What no longer works is buying in bulk just because something looks like a deal. Bulk prices are not always better anymore, and oversized packages can lead to waste if they don’t fit your family’s routine.
Smart stocking is intentional, not reactive.
Teaching Kids the Reality Without Stress
One of the most powerful long-term strategies is involving kids appropriately.
This doesn’t mean burdening children with financial anxiety. It means teaching awareness. Showing unit prices. Letting kids help compare options. Explaining why some items are treats rather than weekly staples.
Kids raised with food awareness grow into adults who waste less, plan better, and respect money without fear.
The New Goal Isn’t “Cheap” — It’s “Controlled”
In 2026, the goal for families isn’t to make groceries cheap again. That era may not return.
The goal is control.
Control over spending. Control over habits. Control over emotional decisions. Control over systems that work even when prices fluctuate.

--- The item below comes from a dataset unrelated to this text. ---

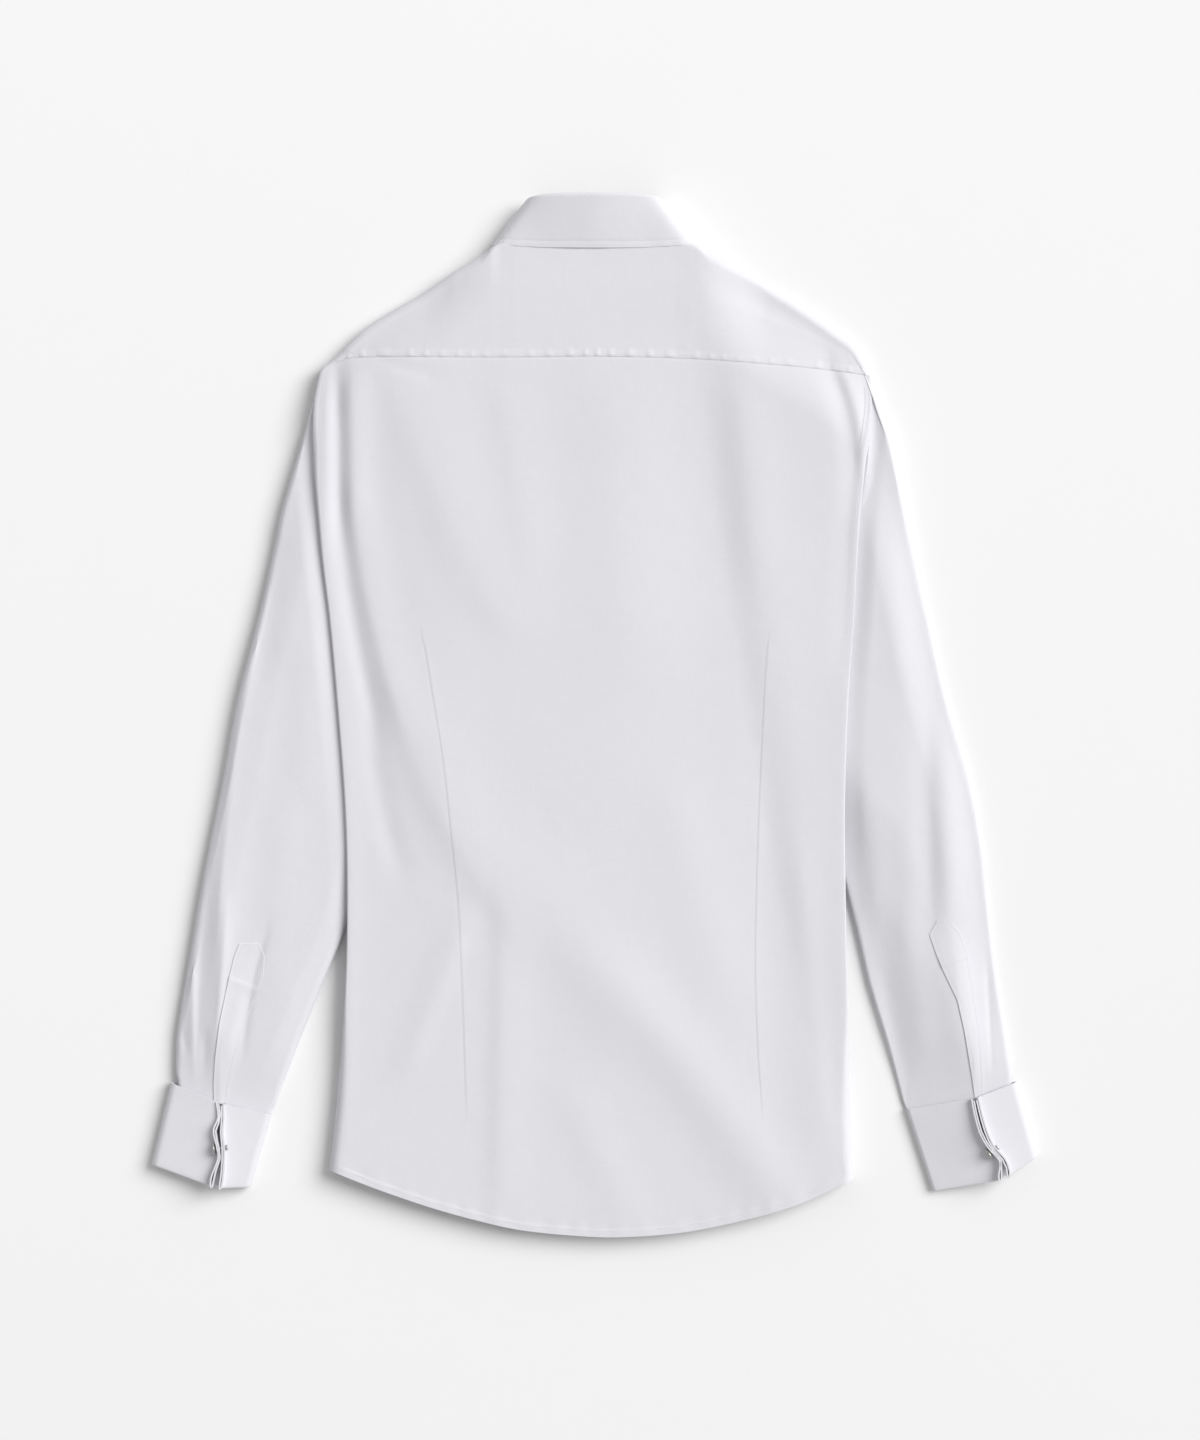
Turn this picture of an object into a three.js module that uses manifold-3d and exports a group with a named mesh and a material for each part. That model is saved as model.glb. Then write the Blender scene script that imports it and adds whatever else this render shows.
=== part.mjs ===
// A long sleeve dress shirt in white poplin, laid out flat on its front so that its back shows:
// curved hem, yoke, turned-down collar, tower sleeve plackets and double cuffs with cufflinks.
//
// Millimetres, +Z up. The shirt lies on the plane z = 0 with its outside front on that plane.
// +Y runs from the hem to the collar, +X to the right as seen from above, and the origin is on
// the plane under the middle of the shirt's outline. Heights are those of the middle of the cloth.
// "right" and "left" are those of the picture from above: the wearer's right side is at +X.

import * as THREE from "three";
import { mergeVertices } from "three/addons/utils/BufferGeometryUtils.js";
import Module from "manifold-3d";

const wasm = await Module();
wasm.setup();

// ---------------------------------------------------------------- driving dimensions

const CLOTH = 1.2; // wall of the poplin panels
const COLLAR_WALL = 2.0; // collar leaf and stand, fused in two layers
const CUFF_WALL = 1.8;
const PLACKET_WALL = 1.4;
const SEAM_GAP = 0.35; // between two pieces that a seam joins
const FLOOR = CLOTH / 2; // middle of a panel that lies on the plane

const SIDE_SEAM_INSET = 22; // the back wraps round each side by this much
const YOKE_WRAP = 30; // the yoke wraps over the shoulders by this much
const SLEEVE_TOP = 12.4; // middle of a flat sleeve's upper layer
const BODY_LIFT = 13.7; // rise of the body's under layer where it crosses a sleeve
const LIFT_RAMP = [52, 22]; // the rise starts and ends this far inboard of the sleeve's inner edge
const SHOULDER_DROP = 5; // the top layer sinks by this much at the shoulder folds
const SHOULDER_DROP_REACH = 45;
const NECK_CENTRE = [0, 330];
const COLLAR_LIFT = 2.8; // the fronts ride over the collar leaf by this much
const COLLAR_LIFT_REACH = [140, 116];

const PLACKET_WIDTH = 35; // front placket
const PLACKET_LEVEL = 3.2;
const UNDERLAP_LEVEL = 5.1; // the right front's edge, on the placket's inner side
const UNDERLAP_REACH = -15;
const PLACKET_RAMP = 30;

const BUTTON_RADIUS = 5.5;
const BUTTON_HEIGHT = 2.2;
const BUTTON_PITCH = 85;
const BUTTON_TOP_Y = 205;
const BUTTON_COUNT = 7;

const CUFF_LAYER = 2.6; // from the cuff's inner layer to its turned-back layer
const CUFF_OUTER_LEVEL = 0.9; // under side, turned-back layer
const CUFF_TOP_LEVEL = 14.2; // upper side, turned-back layer
const CUFF_FIN_TOP = 25.5; // the meeting ends stand up to here
const CUFF_BEND = 4.6;
const CUFF_UNDERLAP = 9; // the inner layer starts this far below the turned-back edge
const LINK_HOLE = 1.75;
const LINK_POST = 1.35;
const LINK_DISC = 5.2;
const LINK_LEVEL = 20.8;

// ---------------------------------------------------------------- tables

function table(names, rows) {
  return rows.map((row) => Object.fromEntries(names.map((name, i) => [name, row[i]])));
}

const mix = (a, b, t) => a + (b - a) * t;
const clamp = (v, low, high) => Math.min(Math.max(v, low), high);

function ease(from, to, v) {
  const t = clamp((v - from) / (to - from), 0, 1);
  return t * t * (3 - 2 * t);
}

// Value of column `name` where column `key` is `at`: a cubic through the rows whose slope at
// each row is that of its two neighbours, held at the first and last rows.
function read(rows, key, at, name) {
  const last = rows.length - 1;
  const rising = rows[last][key] > rows[0][key];
  const k = (i) => (rising ? rows[i][key] : -rows[i][key]);
  const v = clamp(rising ? at : -at, k(0), k(last));
  let i = 0;
  while (i < last - 1 && v > k(i + 1)) i++;
  const step = k(i + 1) - k(i);
  const slope = (j) => {
    const a = Math.max(j - 1, 0);
    const b = Math.min(j + 1, last);
    return (rows[b][name] - rows[a][name]) / (k(b) - k(a));
  };
  const t = (v - k(i)) / step;
  const t2 = t * t;
  const t3 = t2 * t;
  return (
    (2 * t3 - 3 * t2 + 1) * rows[i][name] +
    (t3 - 2 * t2 + t) * step * slope(i) +
    (3 * t2 - 2 * t3) * rows[i + 1][name] +
    (t3 - t2) * step * slope(i + 1)
  );
}

// Outline of the body from the yoke seam down to the hem, one column for each side.
const BODY_EDGE = table(
  ["y", "left", "right"],
  [
    [270, -213, 214.5],
    [246, -217.5, 216],
    [223, -219, 214.5],
    [200, -218.7, 211.8],
    [165, -216, 207.8],
    [121, -212, 204.5],
    [76, -206.5, 202.3],
    [14, -200.8, 197.8],
    [-73, -194.3, 195],
    [-145, -192.7, 195.7],
    [-214, -194.2, 197],
    [-292, -200.1, 199],
    [-331, -204, 200.2],
    [-362, -207.5, 201.8],
  ],
);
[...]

Families who regain that control stop feeling punished at checkout. They stop blaming themselves. And they start feeling confident again — even in an expensive world.
Final Thoughts for Families Feeling the Pressure
If grocery bills still feel heavy, it’s not because you failed to adapt. It’s because the system changed faster than most families were told.
But with better tools, smarter strategies, and realistic expectations, families can still thrive. Not by doing everything perfectly — but by doing a few things consistently.
You don’t need to win every grocery trip. You just need to stop losing them.
And that’s absolutely possible in 2026.